Klarna in der Kritik: Treibt das Fintech in die Verschuldung? - Finanzfluss (2023)

Kritiker werfen dem Payment-Anbieter Klarna vor, Nutzerinnen unwissend zu Kreditnehmern zu machen. Was ist dran an der Anschuldigung?

Man darf von der “Über uns”-Seite eines Unternehmens nicht erwarten, objektive Informationen zu erhalten. Vielmehr sollte man sie als eine Plattform begreifen, auf der sich die Firma von ihrer besten Seite präsentiert. Ist ja auch verständlich. Jedenfalls betreibt auch der schwedische Zahlungsdienstleister Klarna eine solche Über-Uns-Seite und nennt sie “Wikipink”. Mit ihren floskelhaften Formulierungen unterscheidet sie sich nicht großartig von anderen Firmen-Websites: Man wolle einen “neuen Standard für faire und nachhaltige Zahlungen in der Finanzbranche” setzen, steht dort beispielsweise, außerdem mit “neuen Maßstäben in puncto Transparenz” anderen ein Vorbild sein. Einen schalen Beigeschmack bekommen die Zeilen erst, wenn man versteht, weshalb das schwedische Fintech Werte wie Transparenz, Fairness und Verantwortung seit Neuestem so deutlich auf seiner Website betont.

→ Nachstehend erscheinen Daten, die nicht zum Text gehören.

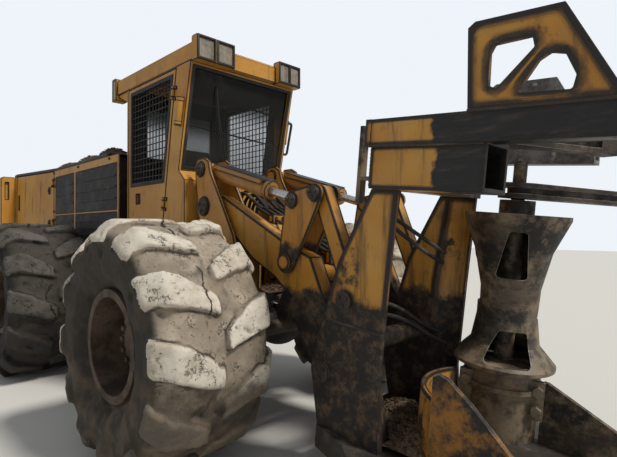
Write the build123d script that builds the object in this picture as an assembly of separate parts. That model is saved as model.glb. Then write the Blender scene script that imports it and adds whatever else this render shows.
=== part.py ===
from build123d import *
import math
import os

# Wheeled feller buncher: an articulated four-wheel carrier with a lift boom and a disc-saw felling head.
# Millimetres. While it is built, X is 0 at the front axle and grows forward, Y grows to the left,
# and Z is 0 on the ground. At the end all is moved along X so that the origin is under the middle.

os.makedirs("parts", exist_ok=True)

# Clearances
SEAT = 0.3            # a piece beside what carries it
RUNNING = 0.08        # round a pin in its bore, on the radius
SIDE = 8.0            # between two plates that swing past each other
DOOR_GAP = 8.0        # round a door in its opening
ARM_GAP = 12.0        # under an arm that swings over a plate

# Door hinges: round knuckles on short straps, outside the panels
HINGE_OUT = 16.0
KNUCKLE_RADIUS = 15.0
KNUCKLE_PIN = 9.0
KNUCKLE_HALF = 34.0
STRAP_LENGTH = 42.0
STRAP_THICK = 12.0

# Wheels
WHEELBASE = 2950.0
TRACK = 2240.0
TYRE_DIAMETER = 1700.0
TYRE_WIDTH = 860.0
LUG_HEIGHT = 62.0
LUGS_PER_SIDE = 12
BEAD_DIAMETER = 680.0
RIM_FLANGE_DIAMETER = 740.0
RIM_WIDTH = 700.0
RIM_WALL = 22.0
HUB_RADIUS = 195.0
SPINDLE_RADIUS = 110.0
AXLE_RADIUS = 150.0
DIFFERENTIAL_RADIUS = 235.0

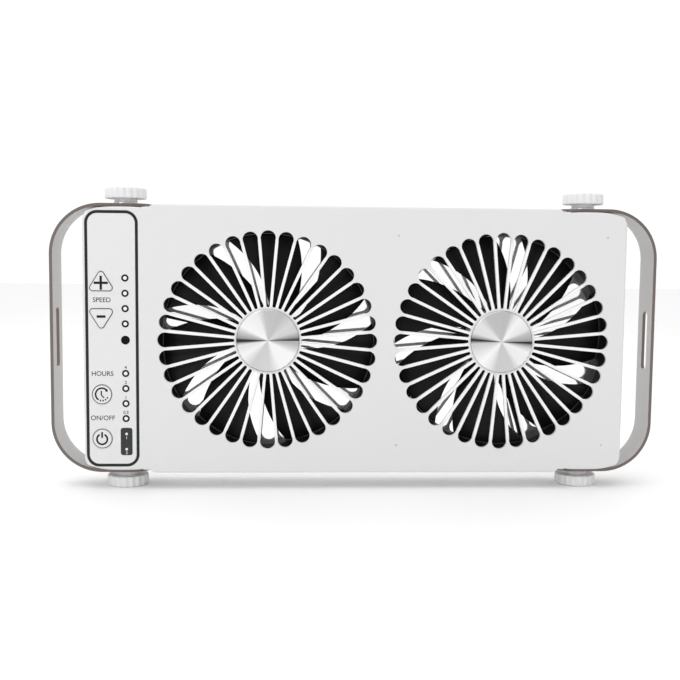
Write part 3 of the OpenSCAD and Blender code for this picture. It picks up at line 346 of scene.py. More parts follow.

Die Firma ist seit Jahren ein rotes Tuch für Verbraucherschützer und Schuldnerberater. Denn seinen Erfolg gründet das Unternehmen vor allem darauf, dass sich Millionen von Menschen auf der ganzen Welt über die rosa App verschulden. Mit TV-Spots, U-Bahn-Plakaten und Online-Werbebannern animiert das Unternehmen zum Kleidungs- und Beauty-Shoppen per Ratenkredit oder mittels Zahlungsaufschub. Wer sich das neue Outfit eigentlich nicht leisten kann, verschiebt die Rechnung einfach auf den nächsten Monat. Oder man stückelt sie in viele kleine Tranchen und zahlt über bis zu drei Jahre das Designer-Sofa ab. “Buy now, pay later” (BNPL) nennen sich solche Zahlungsmöglichkeiten, die aktuell eine neue Blütezeit erleben. Neben Klarna bietet noch eine Handvoll anderer Dienstleister den Service an, während immer mehr Online-Händler mit Klarna und Co. kooperieren. Selbst Banking-Apps wie N26 bieten ihren Nutzerinnen und Nutzern inzwischen an, vergangene Zahlungen mit der Kreditkarte in Raten zurückzuüberweisen. Dienstleister ist Klarna.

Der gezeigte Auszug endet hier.